Organized labor and Democrats have supported the protests almost from their earliest beginnings. In October, the Democratic Congressional Campaign Committee blasted an email asking Democrats to sign a petition in support of the group, pledging “we’re not going to let the richest 1 percent force draconian economic policies and massive cuts to crucial programs on Main Street Americans.”
President Obama himself remarked: “The protesters are giving voice to more broad-based frustrations about how our financial system works,” he told his audience. “The American people understand that not everybody’s been following the rules, that Wall Street is an example of that.”
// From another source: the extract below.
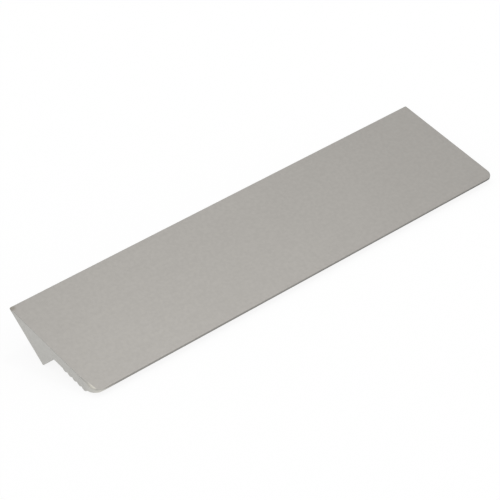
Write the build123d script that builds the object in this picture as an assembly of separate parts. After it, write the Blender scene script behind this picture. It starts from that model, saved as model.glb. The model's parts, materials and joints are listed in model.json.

Also, on Oct. 9, House Minority Leader Nancy Pelosi said on ABC's “This Week” that she was in favor of the demonstrations.
“I support the message to the establishment, whether it’s Wall Street or the political establishment and the rest, that change has to happen,” Pelosi said. “We cannot continue in a way this is not relevant to their lives.”
One prominent Democrat, Massachusetts Senate candidate Elizabeth Warren, even claims to have laid the “intellectual foundation” for the Occupy protests.
In other remarks on Tuesday, President Obama blamed the breakdown in the supercommittee debt negotiations on Republican unwillingness to go along with tax hikes on the wealthy.
This month, Newsmax asked Kenneth Duberstein, who served as White House chief of staff under former President Ronald Reagan, whether he believes Obama’s sharper rhetoric is merely a political strategy, or actually reflects his views.
“I think this is who he is,” said Duberstein, “and it has a political tone to it because he sees that as his only way to have a shot at re-election . . . is to divide and to demonize rather than get people to work together and be able to compromise. You can talk all you want about reaching out, but the last two and a half years, somehow, he has made compromise a four-letter word in Washington.”